▸ GOAL: Keep every line where the word "bodies" appears; drop the rest.

═══ DATASET CONTENT ═══

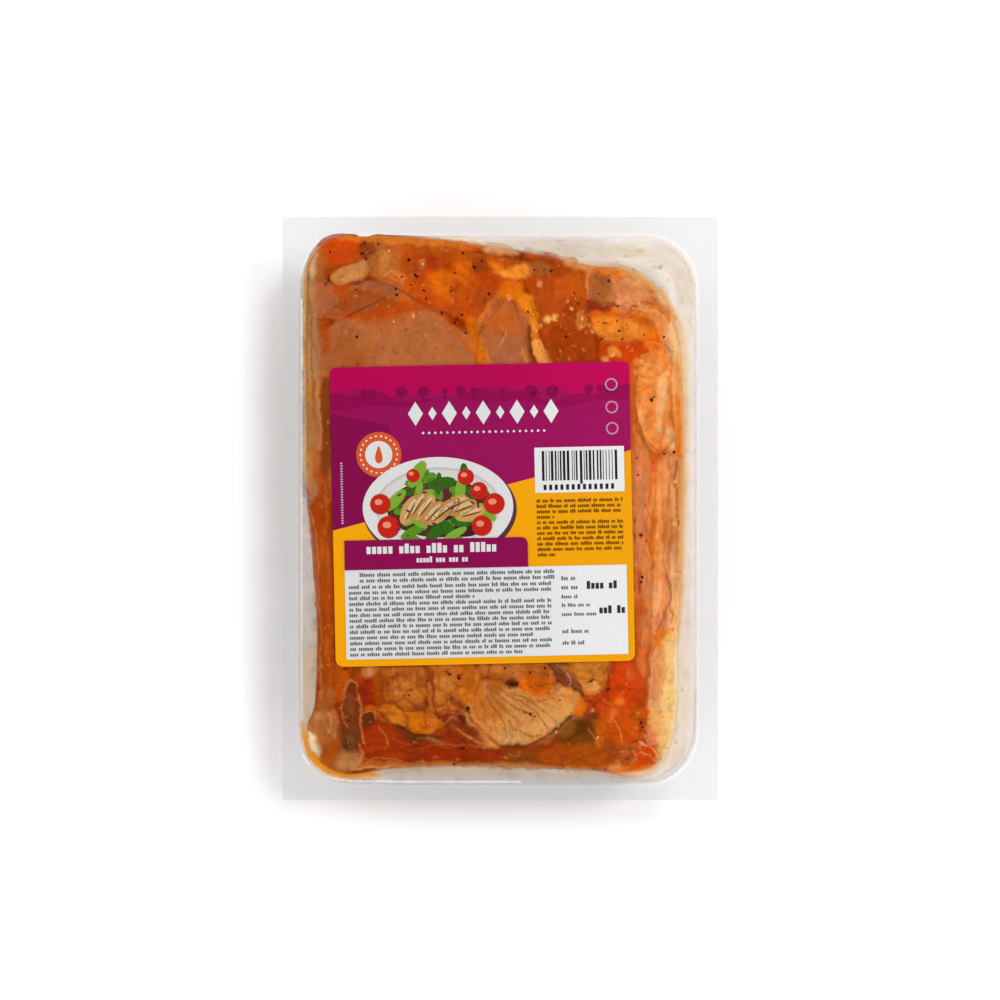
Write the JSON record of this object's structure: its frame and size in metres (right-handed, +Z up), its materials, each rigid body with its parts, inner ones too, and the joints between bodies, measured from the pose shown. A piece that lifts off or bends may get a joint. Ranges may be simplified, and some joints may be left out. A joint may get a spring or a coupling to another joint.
{
  "type": "meat tray pack",
  "caption": "Sealed clear plastic tray of marinated meat steaks with a clear film lid and a square printed label, for a chilled shelf.",
  "frame": {"origin": "on the floor, at the middle of the bounding box's bottom", "axes": "+X to the label's right, +Y to the label's top along the pack, +Z up through the film"},
  "size_m": [0.144, 0.193, 0.0314],
  "materials": {
    "tray_clear": "clear",
    "film_clear": "clear",
    "label_print": "gloss",
    "meat_smooth": "wet",
    "meat_sauced": "wet",
    "meat_pale": "wet",
    "meat_strip": "wet",
    "meat_cut": "wet",
    "skin_dark": "wet",
    "fat": "wet",
    "marinated_bed": "wet"
  },
  "bodies": {
    "root": {"tray": "tray_clear", "top_film": "film_clear", "label": "label_print", "meat_bed": "marinated_bed", "corner_steak_top_left": "meat_sauced", "pale_fat_left": "fat", "trimming_left": "meat_strip", "upper_left_steak": "meat_smooth", "top_steak": "meat_sauced", "tongue_steak": "meat_smooth", "fat_strand": "fat", "top_middle_steak": "meat_smooth", "cut_end_top_right": "meat_cut", "rim_steak_top_right": "meat_sauced", "yellow_fat_top_right": "fat", "sauced_steak_right": "meat_sauced", "fillet_right": "meat_pale", "rim_strip_right": "meat_sauced", "inner_strip_right": "meat_strip", "outer_strip_right": "meat_strip", "low_strip_right": "meat_strip", "sauced_steak_low_right": "meat_sauced", "pink_trimming": "meat_strip", "corner_steak_low_right": "meat_cut", "fan_steak": "meat_pale", "left_lump": "meat_pale", "fat_lobes": "fat", "middle_lump": "meat_pale", "right_lump": "meat_pale", "tendon": "skin_dark", "tan_piece": "meat_pale", "skin_wedge": "skin_dark", "round_trimming": "skin_dark", "corner_steak_low_left": "meat_cut", "sauced_steak_low_left": "meat_sauced", "sauced_steak_low_middle": "meat_sauced", "skin_flap": "skin_dark", "left_steak": "meat_sauced", "middle_steak": "meat_smooth", "low_middle_steak": "meat_pale", "right_steak": "meat_sauced"}
  },
  "joints": []
}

═══

▸ WRITTEN RESPONSE:
Write the JSON record of this object's structure: its frame and size in metres (right-handed, +Z up), its materials, each rigid body with its parts, inner ones too, and the joints between bodies, measured from the pose shown. A piece that lifts off or bends may get a joint. Ranges may be simplified, and some joints may be left out. A joint may get a spring or a coupling to another joint.
  "bodies": {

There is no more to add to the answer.